Machine learning models are trained on data that are annotated (labeled) by humans. The accuracy of the trained models generally improves with the number of annotated data examples. Yet, annotating takes time, money, and effort. Active learning aims to minimize the costs by determining which exemples are most informative and directing the human labeler to them. Improvements in active learning will lower the costs associated with data annotation and lead to faster implementations of intelligent systems for a range of applications including robotics, speech technology, error and anomaly detection (for example in medicine, financial fraud, and condition-based maintenance of infrastructure), targeted advertising, human-computer interfaces, and bioinformatics.
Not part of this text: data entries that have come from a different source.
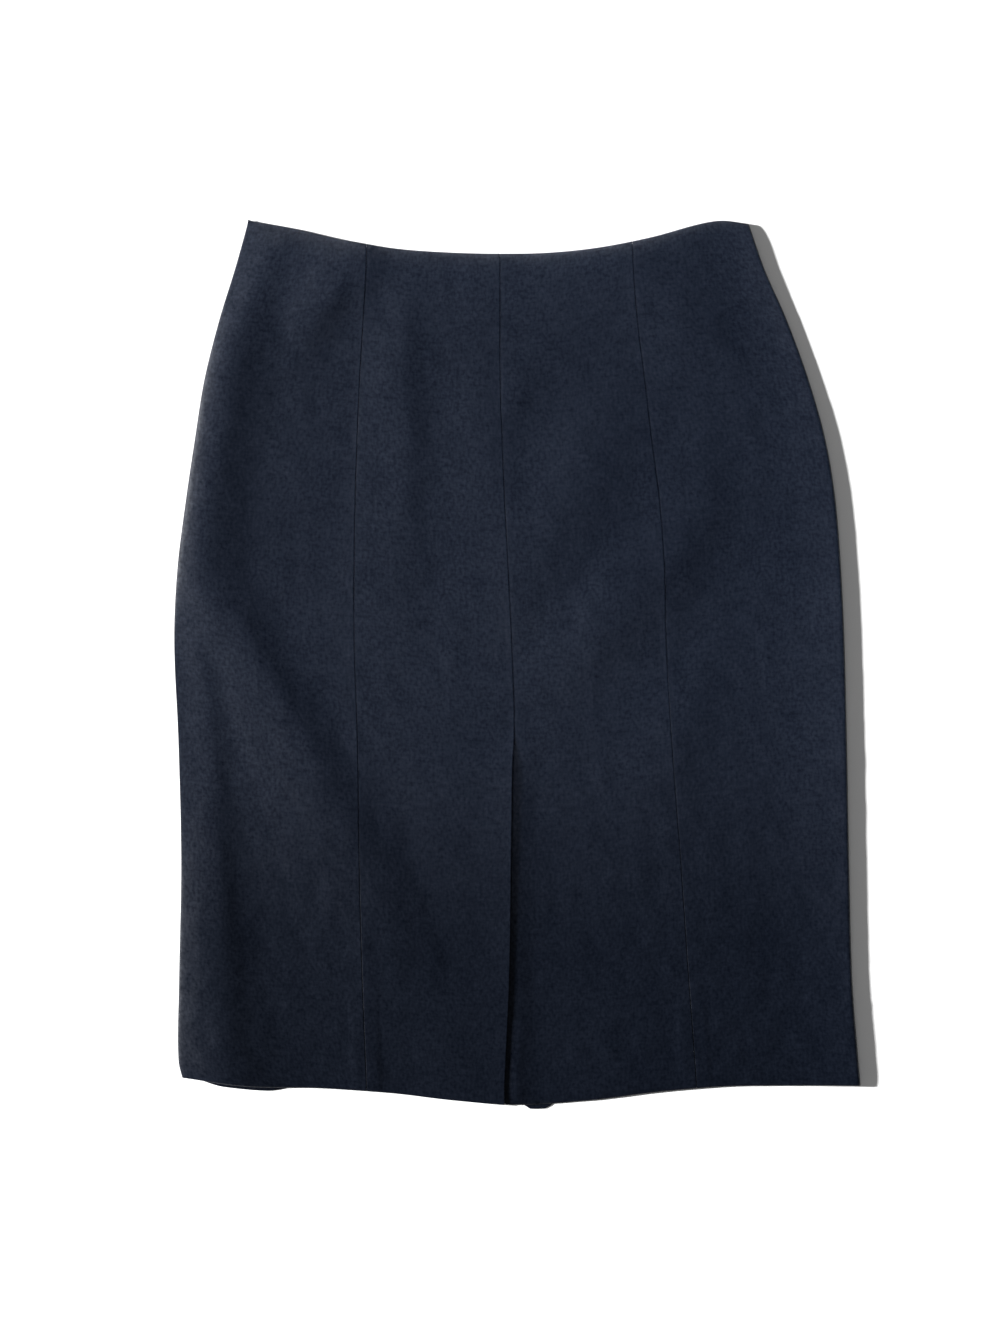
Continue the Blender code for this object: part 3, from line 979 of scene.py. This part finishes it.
# Each lamp lights either the cloth or the floor. Its azimuth and elevation are seen from its
# target. Angles are in degrees, lengths in metres and power in watts.
Lamp = namedtuple("Lamp", "name azimuth elevation distance target width height power spread")
CLOTH_LAMPS = (
    Lamp("key", 174.0, 16.0, 12.0, (0.0, 0.0, 0.0), 3.07, 3.73, 3400.0, 180.0),
    Lamp("upper", 110.0, 32.0, 1.8, (0.0, 0.53, 0.0), 1.10, 0.72, 1.38, 5.2),
    Lamp("lower", 245.0, 50.0, 1.8, (0.0, 0.332, 0.0), 1.10, 0.72, 1.0, 7.5),
    Lamp("waist", 112.0, 32.0, 1.8, (-0.12, 0.35, 0.0), 0.40, 0.11, 0.062, 2.4),
)
FLOOR_LAMPS = (
    Lamp("floor key", 174.0, 30.0, 6.0, (0.0, 0.0, 0.0), 0.48, 0.48, 1050.0, 180.0),
    Lamp("floor fill", 90.0, 80.0, 3.0, (0.0, 0.0, 0.0), 2.0, 2.0, 10.0, 180.0),
)
SKY_STRENGTH = 0.11


def soft_box(lamp, lit):
    """A rectangular light that lights some objects only. Its width runs as near to X as it can."""
    data = bpy.data.lights.new(lamp.name, "AREA")
    data.shape = "RECTANGLE"
    data.size, data.size_y = lamp.width, lamp.height
    data.energy = lamp.power
    data.spread = math.radians(lamp.spread)
    azimuth, elevation = math.radians(lamp.azimuth), math.radians(lamp.elevation)
    level = math.cos(elevation)
    toward = Vector((level * math.cos(azimuth), level * math.sin(azimuth), math.sin(elevation)))
    across = Vector((1, 0, 0))
    across = (across - across.dot(toward) * toward).normalized()
    turn = Matrix((across, toward.cross(across), toward)).transposed()
    place = Matrix.Translation(Vector(lamp.target) + lamp.distance * toward)
    light = bpy.data.objects.new(lamp.name, data)
    light.matrix_world = place @ turn.to_4x4()
    light.visible_camera = False
    bpy.context.scene.collection.objects.link(light)
    group = bpy.data.collections.new(lamp.name + " lights")
    for thing in lit:
        group.objects.link(thing)
    light.light_linking.receiver_collection = group


for lamp in CLOTH_LAMPS:
    soft_box(lamp, pieces.values())
for lamp in FLOOR_LAMPS:
    soft_box(lamp, [floor])

world = bpy.data.worlds.new("world")
world.use_nodes = True
world.node_tree.nodes["Background"].inputs["Color"].default_value = (1, 1, 1, 1)
world.node_tree.nodes["Background"].inputs["Strength"].default_value = SKY_STRENGTH
bpy.context.scene.world = world
bpy.context.scene.view_settings.view_transform = "Standard"
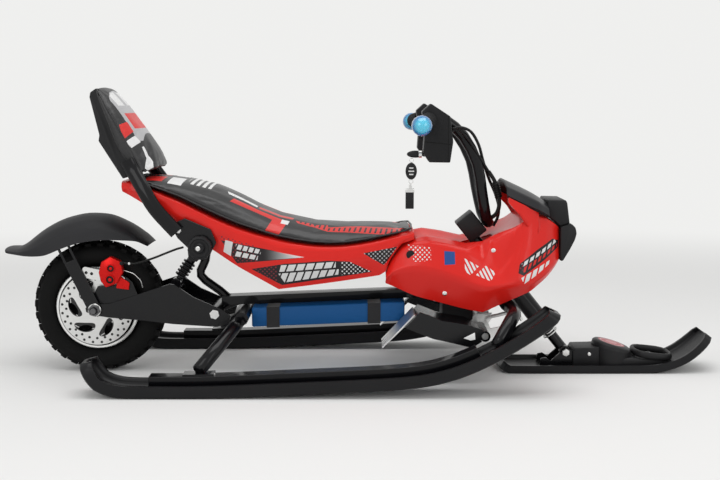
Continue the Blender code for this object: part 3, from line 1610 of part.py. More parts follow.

In traditional active learning approaches, algorithms are limited in the types of information they can acquire, and they often do not provide any rationale to the user as to why a particular exemplar is chosen for annotation. This CAREER project develops a new paradigm dubbed "rich and transparent active learning." This new paradigm opens a communication channel between algorithms and users whereby they can exchange a rich set of queries, answers, and explanations. By using rich feedback from users the algorithms will be able to learn the target concept more economically, reducing the resources required to build an accurate predictive model. By explaining their reasoning, these algorithms will achieve transparency, build trust, and open themselves to scrutiny.
Towards that end, the project develops methods that allow algorithms to use a rich set of queries for resource-efficient model training, and generate explanations that are informative but not overwhelming for the users. The methods developed build on expected loss minimization, information theory, and principles from human-computer interaction. Approaches are evaluated using publicly available datasets and user studies carried out as part of the project. The project develops case studies on two high-impact real-world problems: detecting fraudulent health-care claims, and identifying patients at risk of disease.
The rich and transparent active learning paradigm provides unique educational opportunities. In contrast to standard machine learning algorithms, operated as black boxes, interactive and transparent machine learning is expected to raise students' interest and motivation for data science. Two PhD and several undergraduate and high school students are being trained under this award. A new graduate course on interactive machine learning is being developed. Finally the PI ensures effective outreach to under-represented groups by partnering with a Chicago public high school whose student population includes 90% minorities.